Many Pakistanis do not see the war in Afghanistan having an impact on their country. One-in-four say that it would be bad for Pakistan if the Taliban regained control of Afghanistan, 18% say it would be a good thing, and 27% believe it would not matter. Three-in-ten have no view on this issue.

The Pakistani Role in Fighting Extremists

About half (49%) of Pakistanis support the idea of using their country’s army to fight extremist groups in FATA and Khyber Pakhtunkhwa, while 20% oppose this and 30% offer no opinion. There has been minimal change on this question since last year, although the percentage of Pakistanis who express no opinion has risen eight points.

In Khyber Pakhtunkhwa itself, public opinion leans in favor of using the army to fight extremists, although many residents of the region do not give an opinion – 43% support, 17% oppose, and 40% do not know. Support for using the military is stronger among high-income (60%) and middle-income (58%) Pakistanis than among those with lower household incomes (48%).

Few Pakistanis are familiar with the arrest of Mullah Abdul Ghani Baradar, a leading figure in the Afghan Taliban, by Pakistani authorities in February – only 12% are aware of his arrest. Half of those who have heard about this say it was a good thing, 33% consider it a bad thing, and 18% voice no opinion.

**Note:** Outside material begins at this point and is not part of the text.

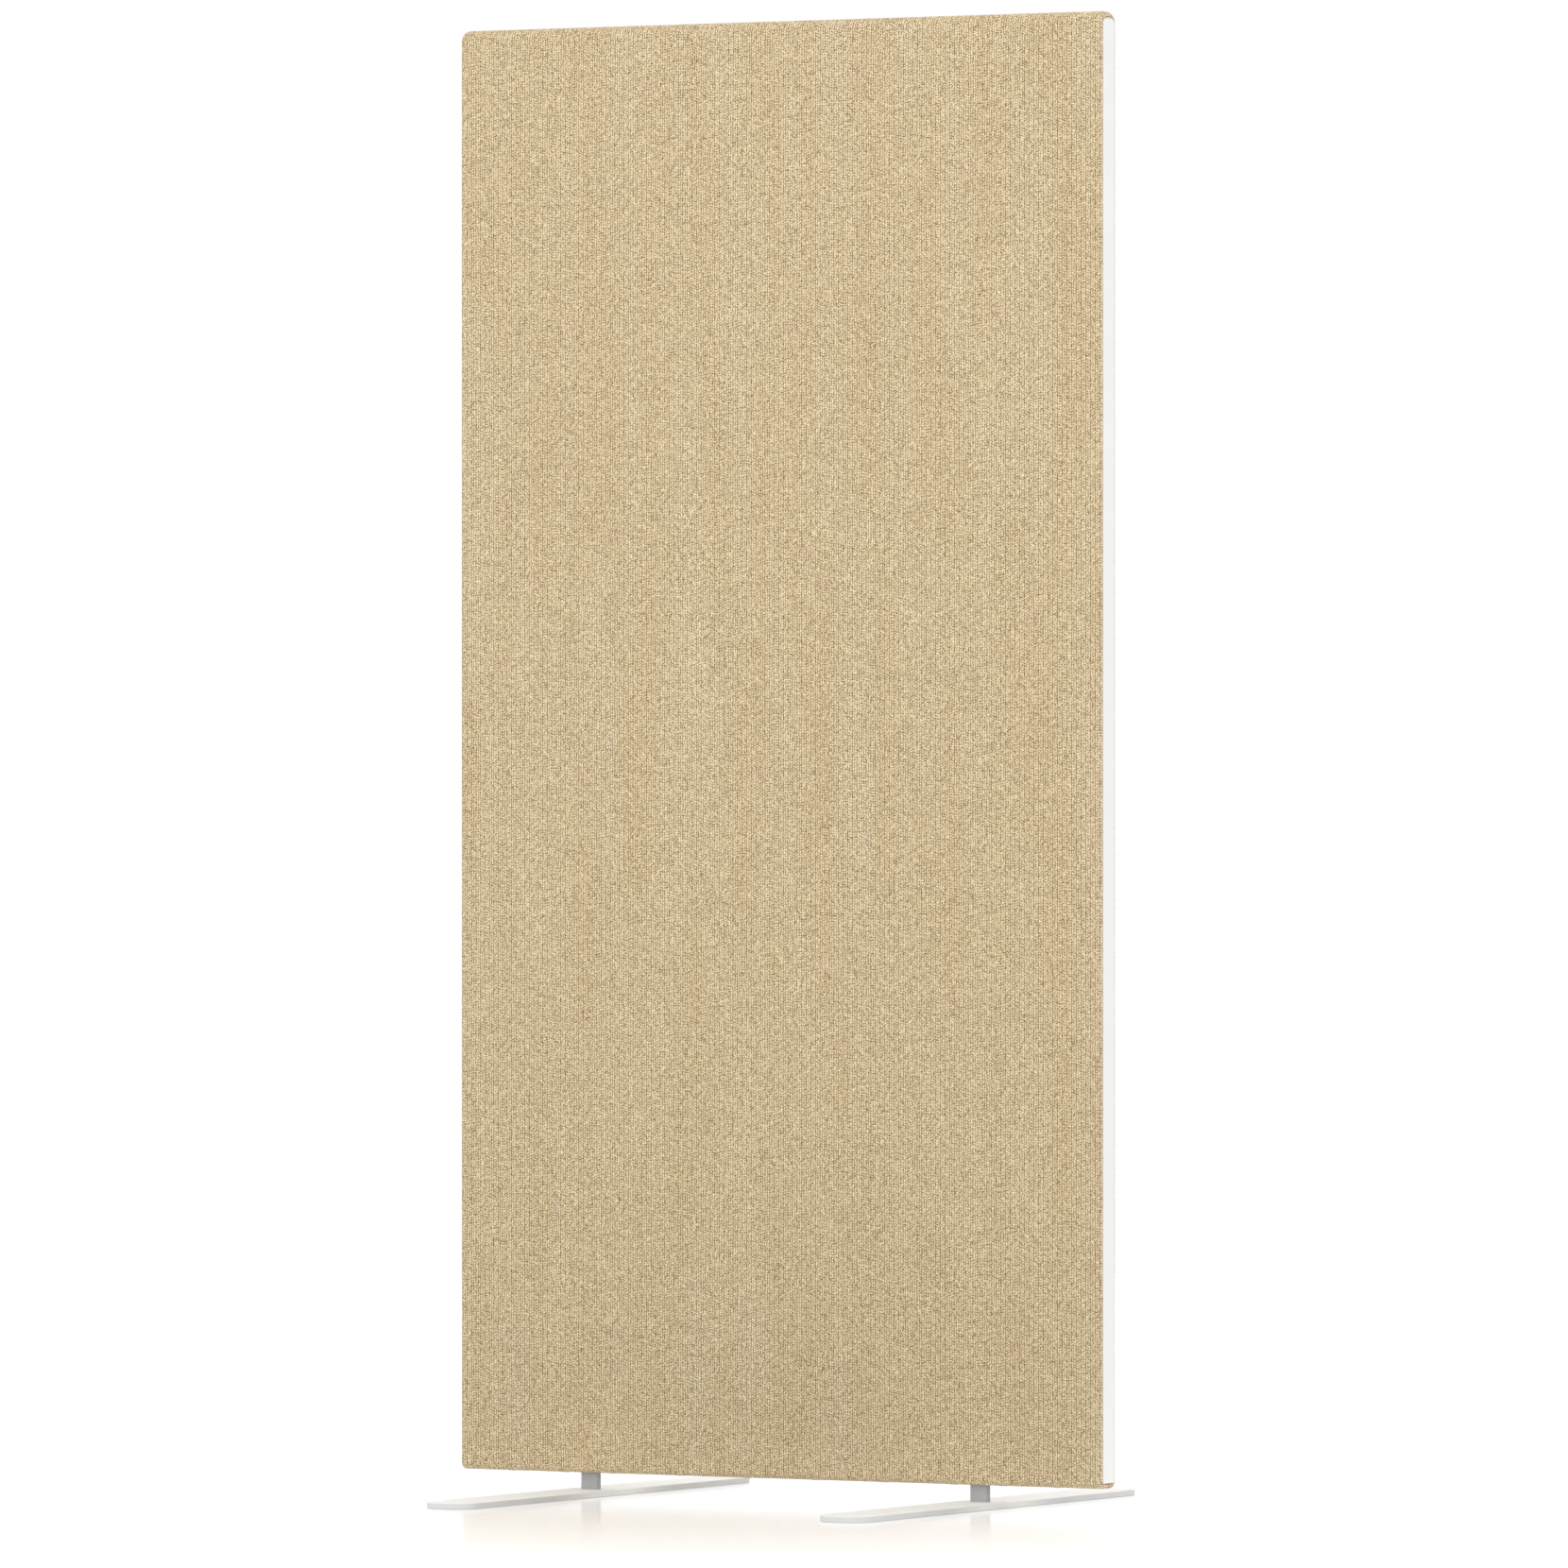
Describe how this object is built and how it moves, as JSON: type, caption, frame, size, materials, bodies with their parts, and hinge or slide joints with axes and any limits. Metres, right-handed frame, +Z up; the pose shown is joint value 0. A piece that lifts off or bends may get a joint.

  1. For income, respondents are grouped into three categories of low, middle and high. Low-income respondents are those with a reported monthly household income of 7,000 rupees or less, middle-income respondents fall between the range of 7,001 to 15,000 rupees per month, and those in the high-income category earn 15,001 rupees or more per month.
  2. For education, respondents are grouped into three categories: no formal education, at least some primary, and some secondary or more.
  3. About one-in-five (22%) Pakistanis have heard about the death of Baitullah Mehsud.